Exercise:
Keep to the lines between the one holding "Recreate this object" and the one holding "film_setback = 0.1", inclusive, and write them out exactly.
* BEGIN Records to process *
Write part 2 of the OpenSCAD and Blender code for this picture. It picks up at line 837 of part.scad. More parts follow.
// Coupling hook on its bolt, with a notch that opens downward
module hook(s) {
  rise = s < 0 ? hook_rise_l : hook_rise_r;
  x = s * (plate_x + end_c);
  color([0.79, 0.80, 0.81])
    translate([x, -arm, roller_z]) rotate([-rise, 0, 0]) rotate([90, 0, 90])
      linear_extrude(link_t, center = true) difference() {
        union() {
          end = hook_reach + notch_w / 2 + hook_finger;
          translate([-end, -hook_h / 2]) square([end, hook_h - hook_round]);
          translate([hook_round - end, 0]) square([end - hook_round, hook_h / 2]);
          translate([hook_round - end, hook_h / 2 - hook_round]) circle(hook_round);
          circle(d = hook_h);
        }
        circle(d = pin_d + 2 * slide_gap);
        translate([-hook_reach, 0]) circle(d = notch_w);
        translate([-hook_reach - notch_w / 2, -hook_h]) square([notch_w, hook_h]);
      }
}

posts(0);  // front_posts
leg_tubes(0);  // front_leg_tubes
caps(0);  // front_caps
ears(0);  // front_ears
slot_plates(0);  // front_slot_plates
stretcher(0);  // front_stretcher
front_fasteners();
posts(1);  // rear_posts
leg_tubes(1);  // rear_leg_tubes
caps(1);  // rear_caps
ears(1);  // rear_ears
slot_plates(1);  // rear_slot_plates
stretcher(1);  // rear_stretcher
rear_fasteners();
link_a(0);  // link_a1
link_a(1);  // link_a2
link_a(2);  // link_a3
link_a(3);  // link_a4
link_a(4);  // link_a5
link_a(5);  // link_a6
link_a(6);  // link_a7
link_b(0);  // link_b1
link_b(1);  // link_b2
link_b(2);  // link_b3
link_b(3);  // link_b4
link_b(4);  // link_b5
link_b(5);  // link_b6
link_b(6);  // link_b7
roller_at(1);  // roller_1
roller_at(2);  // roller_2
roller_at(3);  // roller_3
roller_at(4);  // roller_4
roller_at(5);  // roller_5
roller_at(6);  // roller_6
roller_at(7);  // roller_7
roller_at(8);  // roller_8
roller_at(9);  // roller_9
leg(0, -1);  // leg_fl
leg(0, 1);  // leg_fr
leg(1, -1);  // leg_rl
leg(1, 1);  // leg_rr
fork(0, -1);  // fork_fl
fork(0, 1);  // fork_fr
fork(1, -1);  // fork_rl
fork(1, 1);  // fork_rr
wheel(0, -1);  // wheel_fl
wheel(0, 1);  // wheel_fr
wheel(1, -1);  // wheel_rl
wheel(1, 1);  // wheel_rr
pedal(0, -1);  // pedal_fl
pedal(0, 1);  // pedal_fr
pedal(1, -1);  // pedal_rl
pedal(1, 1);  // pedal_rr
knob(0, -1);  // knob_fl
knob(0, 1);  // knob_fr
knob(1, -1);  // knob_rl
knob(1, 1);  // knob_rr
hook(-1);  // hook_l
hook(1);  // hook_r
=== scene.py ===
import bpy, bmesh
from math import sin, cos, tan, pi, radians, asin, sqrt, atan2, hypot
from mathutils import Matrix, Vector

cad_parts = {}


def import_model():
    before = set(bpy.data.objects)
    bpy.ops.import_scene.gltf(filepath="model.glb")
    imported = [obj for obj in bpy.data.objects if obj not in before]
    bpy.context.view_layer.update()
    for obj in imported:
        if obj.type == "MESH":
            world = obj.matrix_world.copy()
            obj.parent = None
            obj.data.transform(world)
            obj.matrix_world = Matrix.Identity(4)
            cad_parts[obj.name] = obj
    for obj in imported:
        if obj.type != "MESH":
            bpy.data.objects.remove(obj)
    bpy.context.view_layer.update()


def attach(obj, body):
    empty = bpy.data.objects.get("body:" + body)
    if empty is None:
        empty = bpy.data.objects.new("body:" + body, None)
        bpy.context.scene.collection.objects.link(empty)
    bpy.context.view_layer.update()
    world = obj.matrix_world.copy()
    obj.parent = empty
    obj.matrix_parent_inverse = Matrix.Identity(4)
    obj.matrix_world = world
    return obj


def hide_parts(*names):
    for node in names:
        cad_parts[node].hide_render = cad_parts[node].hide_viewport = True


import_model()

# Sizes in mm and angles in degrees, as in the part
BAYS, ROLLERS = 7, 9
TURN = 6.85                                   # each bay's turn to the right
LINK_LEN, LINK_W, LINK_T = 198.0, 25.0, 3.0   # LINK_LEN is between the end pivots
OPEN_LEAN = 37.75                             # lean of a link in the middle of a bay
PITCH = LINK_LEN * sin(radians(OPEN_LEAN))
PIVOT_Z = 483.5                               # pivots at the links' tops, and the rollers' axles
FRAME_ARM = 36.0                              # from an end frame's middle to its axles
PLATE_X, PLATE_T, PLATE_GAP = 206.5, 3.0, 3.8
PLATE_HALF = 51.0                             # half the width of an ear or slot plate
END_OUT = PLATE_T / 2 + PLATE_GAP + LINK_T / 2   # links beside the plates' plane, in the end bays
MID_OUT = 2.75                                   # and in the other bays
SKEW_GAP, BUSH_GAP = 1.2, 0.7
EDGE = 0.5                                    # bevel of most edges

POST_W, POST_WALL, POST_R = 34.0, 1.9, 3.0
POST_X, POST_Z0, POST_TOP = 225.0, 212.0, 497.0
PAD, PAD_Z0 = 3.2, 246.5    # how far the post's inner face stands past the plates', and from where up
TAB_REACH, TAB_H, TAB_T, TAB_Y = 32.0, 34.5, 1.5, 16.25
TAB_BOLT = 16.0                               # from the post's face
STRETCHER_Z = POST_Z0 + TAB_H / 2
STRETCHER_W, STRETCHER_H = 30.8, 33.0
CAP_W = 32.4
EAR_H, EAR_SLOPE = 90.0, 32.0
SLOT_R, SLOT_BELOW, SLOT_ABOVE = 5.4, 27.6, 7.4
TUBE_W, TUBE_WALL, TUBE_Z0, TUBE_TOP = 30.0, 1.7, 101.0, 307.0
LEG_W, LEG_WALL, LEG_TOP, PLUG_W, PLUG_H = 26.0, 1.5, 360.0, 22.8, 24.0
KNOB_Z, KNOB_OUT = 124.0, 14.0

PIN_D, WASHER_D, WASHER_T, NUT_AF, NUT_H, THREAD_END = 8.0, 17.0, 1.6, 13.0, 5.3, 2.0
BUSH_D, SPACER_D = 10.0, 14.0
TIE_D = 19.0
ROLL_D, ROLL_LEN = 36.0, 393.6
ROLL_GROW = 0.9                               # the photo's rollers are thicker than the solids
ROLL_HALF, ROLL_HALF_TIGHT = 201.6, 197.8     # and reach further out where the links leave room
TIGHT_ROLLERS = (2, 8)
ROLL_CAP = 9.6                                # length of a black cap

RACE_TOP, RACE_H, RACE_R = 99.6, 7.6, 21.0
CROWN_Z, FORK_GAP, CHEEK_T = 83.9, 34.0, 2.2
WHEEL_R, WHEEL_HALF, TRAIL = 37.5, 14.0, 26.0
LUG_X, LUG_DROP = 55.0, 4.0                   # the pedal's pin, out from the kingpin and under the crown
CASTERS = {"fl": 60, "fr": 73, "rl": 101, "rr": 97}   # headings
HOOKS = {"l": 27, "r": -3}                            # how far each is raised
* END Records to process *
* BEGIN Records to process *
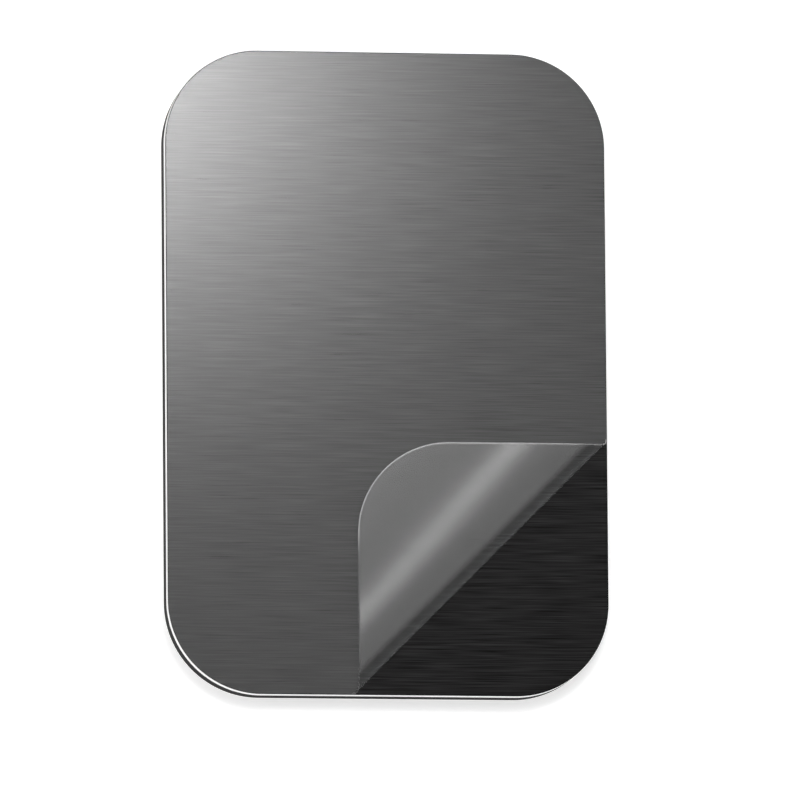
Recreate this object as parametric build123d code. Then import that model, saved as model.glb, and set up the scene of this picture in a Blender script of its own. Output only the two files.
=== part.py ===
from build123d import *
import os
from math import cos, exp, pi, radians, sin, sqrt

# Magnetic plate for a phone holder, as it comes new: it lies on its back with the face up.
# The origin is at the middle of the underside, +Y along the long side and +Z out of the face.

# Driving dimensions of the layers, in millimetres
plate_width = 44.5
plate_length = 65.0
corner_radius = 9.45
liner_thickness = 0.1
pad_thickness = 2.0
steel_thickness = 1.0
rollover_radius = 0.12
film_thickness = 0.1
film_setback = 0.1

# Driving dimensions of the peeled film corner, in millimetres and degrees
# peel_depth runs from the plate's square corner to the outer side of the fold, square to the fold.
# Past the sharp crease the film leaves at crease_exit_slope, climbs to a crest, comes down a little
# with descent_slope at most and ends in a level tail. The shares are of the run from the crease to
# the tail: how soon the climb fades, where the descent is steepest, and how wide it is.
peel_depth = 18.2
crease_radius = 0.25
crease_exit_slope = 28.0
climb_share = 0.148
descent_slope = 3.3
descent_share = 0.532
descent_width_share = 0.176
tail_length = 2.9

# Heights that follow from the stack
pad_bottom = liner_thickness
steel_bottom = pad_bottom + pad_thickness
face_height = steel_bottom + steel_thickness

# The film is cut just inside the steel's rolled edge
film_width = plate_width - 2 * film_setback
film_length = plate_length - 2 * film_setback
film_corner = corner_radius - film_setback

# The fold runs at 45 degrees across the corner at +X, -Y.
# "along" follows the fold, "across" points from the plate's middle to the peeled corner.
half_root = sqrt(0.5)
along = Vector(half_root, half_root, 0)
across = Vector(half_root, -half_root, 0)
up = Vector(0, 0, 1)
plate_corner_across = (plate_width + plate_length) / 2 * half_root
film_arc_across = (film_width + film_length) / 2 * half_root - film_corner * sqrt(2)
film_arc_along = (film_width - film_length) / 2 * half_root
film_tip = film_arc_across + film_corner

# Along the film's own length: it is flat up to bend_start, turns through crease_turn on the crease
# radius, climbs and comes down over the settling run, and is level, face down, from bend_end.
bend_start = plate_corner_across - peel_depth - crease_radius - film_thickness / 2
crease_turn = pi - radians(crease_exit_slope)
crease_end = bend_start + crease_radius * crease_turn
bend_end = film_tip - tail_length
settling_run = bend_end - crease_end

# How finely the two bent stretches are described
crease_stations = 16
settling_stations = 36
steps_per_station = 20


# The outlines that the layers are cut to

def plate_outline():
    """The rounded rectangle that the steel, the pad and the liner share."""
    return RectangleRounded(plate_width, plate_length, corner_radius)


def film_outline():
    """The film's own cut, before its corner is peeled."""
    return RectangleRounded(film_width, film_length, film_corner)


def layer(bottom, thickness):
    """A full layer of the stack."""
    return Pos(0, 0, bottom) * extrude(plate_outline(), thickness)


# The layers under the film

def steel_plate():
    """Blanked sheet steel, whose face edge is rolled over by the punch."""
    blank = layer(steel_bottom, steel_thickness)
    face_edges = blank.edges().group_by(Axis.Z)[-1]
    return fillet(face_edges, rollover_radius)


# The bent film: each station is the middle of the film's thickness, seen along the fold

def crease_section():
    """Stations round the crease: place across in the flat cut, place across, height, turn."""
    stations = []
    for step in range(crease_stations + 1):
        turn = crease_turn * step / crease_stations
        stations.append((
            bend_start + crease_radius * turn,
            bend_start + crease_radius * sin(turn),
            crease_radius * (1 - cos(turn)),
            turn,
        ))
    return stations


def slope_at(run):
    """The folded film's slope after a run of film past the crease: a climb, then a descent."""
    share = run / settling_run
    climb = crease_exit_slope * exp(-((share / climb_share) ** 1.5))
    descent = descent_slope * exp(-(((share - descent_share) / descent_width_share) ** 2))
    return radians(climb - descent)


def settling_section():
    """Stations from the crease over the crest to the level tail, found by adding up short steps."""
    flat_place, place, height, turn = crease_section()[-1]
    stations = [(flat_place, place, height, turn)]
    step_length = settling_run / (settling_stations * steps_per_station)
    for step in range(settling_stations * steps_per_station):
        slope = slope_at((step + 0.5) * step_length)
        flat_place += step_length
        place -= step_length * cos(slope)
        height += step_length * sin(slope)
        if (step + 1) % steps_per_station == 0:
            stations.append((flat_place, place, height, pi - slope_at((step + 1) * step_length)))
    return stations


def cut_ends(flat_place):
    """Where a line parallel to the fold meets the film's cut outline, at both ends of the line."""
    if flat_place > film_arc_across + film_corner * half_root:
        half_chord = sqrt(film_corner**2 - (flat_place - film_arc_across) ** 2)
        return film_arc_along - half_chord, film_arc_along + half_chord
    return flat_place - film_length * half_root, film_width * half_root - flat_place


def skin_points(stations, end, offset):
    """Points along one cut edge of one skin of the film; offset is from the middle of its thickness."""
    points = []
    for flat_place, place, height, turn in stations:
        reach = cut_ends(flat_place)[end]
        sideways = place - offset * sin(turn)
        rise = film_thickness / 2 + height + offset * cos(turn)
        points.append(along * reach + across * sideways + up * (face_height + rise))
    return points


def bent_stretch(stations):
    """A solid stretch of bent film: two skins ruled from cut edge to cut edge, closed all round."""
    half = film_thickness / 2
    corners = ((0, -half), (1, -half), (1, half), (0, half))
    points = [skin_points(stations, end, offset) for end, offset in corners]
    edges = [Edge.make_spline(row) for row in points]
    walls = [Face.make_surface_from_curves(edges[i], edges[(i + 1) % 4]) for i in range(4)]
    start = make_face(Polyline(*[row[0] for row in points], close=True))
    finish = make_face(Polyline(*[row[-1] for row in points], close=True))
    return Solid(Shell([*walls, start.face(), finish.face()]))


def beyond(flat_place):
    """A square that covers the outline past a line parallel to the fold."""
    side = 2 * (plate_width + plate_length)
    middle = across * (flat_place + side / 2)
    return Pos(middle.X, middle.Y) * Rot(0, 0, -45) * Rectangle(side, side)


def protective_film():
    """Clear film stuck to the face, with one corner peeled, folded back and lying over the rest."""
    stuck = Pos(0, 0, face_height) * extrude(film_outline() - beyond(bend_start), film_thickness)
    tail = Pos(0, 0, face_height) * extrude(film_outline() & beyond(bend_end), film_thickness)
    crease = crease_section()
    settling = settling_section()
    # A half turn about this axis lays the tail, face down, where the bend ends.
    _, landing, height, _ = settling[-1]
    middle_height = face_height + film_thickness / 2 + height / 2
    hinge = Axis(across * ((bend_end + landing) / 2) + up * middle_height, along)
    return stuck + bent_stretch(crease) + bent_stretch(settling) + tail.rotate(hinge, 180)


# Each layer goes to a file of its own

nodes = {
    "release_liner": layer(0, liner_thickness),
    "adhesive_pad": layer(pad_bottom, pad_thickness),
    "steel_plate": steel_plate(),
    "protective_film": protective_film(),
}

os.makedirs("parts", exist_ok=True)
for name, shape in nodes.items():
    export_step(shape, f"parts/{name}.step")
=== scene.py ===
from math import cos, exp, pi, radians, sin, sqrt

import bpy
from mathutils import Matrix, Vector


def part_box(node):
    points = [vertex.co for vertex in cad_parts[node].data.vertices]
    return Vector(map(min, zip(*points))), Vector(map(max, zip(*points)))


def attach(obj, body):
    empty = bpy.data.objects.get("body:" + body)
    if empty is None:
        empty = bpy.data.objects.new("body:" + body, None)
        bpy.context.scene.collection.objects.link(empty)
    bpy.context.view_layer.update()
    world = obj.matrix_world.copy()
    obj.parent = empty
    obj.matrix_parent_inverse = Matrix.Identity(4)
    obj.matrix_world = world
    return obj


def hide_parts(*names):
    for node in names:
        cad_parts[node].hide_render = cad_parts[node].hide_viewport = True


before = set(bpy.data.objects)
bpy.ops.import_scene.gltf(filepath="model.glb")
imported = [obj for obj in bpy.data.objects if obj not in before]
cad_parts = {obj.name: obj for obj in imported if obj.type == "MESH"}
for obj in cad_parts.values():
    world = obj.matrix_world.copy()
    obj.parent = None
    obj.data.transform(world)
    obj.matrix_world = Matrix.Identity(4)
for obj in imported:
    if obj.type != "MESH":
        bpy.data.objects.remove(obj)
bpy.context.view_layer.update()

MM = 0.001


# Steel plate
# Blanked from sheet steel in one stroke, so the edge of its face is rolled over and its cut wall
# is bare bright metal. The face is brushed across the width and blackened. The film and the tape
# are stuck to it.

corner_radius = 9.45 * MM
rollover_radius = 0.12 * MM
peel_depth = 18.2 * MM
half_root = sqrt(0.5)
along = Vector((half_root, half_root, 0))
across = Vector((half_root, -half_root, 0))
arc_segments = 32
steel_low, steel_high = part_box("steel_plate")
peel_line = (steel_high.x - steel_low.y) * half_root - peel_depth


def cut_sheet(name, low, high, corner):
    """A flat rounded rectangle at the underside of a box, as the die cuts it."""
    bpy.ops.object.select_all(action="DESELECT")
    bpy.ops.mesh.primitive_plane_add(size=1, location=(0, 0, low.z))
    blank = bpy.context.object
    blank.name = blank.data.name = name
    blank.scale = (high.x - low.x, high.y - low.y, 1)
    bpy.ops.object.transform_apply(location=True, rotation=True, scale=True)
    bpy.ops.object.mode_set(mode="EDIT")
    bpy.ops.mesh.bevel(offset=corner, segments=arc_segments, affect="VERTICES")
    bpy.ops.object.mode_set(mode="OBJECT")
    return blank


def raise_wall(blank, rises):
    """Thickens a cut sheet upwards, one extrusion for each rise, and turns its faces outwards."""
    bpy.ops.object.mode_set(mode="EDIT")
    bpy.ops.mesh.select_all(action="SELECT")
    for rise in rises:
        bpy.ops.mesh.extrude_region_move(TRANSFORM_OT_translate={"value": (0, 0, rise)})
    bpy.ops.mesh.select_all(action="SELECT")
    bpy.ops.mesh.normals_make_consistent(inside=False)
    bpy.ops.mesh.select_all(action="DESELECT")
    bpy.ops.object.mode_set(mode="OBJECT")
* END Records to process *
* BEGIN Records to process *
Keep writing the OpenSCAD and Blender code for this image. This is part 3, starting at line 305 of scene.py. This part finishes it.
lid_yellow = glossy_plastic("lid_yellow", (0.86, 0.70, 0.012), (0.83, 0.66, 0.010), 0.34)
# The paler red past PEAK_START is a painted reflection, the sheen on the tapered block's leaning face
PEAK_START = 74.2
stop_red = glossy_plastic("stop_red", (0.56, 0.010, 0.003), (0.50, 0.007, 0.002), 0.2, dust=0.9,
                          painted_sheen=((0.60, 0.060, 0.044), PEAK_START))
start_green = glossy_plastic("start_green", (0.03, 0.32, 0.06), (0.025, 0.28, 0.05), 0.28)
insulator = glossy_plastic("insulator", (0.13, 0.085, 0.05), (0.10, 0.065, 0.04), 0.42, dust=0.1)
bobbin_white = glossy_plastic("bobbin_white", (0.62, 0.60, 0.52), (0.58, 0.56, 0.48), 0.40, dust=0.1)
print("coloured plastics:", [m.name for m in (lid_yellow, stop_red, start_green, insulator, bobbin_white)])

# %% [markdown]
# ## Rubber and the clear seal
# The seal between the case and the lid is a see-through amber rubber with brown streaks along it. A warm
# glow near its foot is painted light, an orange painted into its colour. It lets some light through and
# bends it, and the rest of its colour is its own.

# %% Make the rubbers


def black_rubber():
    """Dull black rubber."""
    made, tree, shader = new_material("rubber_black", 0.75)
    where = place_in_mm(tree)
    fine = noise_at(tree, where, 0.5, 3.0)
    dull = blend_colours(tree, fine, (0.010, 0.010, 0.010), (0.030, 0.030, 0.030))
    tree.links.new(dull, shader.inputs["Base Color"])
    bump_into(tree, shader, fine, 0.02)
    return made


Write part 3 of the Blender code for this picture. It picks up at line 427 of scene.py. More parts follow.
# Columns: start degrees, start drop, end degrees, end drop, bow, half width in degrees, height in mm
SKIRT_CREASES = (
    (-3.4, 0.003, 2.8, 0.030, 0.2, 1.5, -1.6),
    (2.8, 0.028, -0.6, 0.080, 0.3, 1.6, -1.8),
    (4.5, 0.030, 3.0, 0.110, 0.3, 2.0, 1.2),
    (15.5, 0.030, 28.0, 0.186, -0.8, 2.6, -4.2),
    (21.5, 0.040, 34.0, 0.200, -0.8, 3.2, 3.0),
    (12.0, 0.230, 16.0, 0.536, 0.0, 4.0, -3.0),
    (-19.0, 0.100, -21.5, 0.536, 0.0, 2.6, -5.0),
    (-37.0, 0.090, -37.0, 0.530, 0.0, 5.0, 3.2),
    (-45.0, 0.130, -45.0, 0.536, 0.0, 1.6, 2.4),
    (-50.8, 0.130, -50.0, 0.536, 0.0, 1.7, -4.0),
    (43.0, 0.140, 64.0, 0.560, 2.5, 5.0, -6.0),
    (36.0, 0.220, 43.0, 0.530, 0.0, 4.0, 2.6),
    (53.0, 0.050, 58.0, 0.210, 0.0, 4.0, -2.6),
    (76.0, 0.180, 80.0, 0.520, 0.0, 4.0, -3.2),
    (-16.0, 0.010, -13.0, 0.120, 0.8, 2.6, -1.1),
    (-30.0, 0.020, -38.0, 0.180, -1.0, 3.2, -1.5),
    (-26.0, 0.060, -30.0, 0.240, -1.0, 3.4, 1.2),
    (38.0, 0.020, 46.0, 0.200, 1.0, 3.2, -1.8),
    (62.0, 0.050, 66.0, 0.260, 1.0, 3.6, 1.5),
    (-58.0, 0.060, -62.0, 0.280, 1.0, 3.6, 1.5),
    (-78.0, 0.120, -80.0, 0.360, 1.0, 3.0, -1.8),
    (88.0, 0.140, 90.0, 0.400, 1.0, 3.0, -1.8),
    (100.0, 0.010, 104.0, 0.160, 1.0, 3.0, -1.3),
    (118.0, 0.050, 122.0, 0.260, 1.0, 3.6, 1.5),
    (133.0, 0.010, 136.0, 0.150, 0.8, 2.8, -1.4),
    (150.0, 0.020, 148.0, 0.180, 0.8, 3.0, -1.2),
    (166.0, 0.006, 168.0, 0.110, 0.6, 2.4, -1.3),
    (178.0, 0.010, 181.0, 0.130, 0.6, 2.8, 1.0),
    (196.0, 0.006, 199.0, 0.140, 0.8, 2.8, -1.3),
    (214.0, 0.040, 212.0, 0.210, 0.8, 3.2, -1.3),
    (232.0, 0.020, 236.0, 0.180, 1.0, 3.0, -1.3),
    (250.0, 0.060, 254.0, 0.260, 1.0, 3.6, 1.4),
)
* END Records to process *
Full solution:
Recreate this object as parametric build123d code. Then import that model, saved as model.glb, and set up the scene of this picture in a Blender script of its own. Output only the two files.
=== part.py ===
from build123d import *
import os
from math import cos, exp, pi, radians, sin, sqrt

# Magnetic plate for a phone holder, as it comes new: it lies on its back with the face up.
# The origin is at the middle of the underside, +Y along the long side and +Z out of the face.

# Driving dimensions of the layers, in millimetres
plate_width = 44.5
plate_length = 65.0
corner_radius = 9.45
liner_thickness = 0.1
pad_thickness = 2.0
steel_thickness = 1.0
rollover_radius = 0.12
film_thickness = 0.1
film_setback = 0.1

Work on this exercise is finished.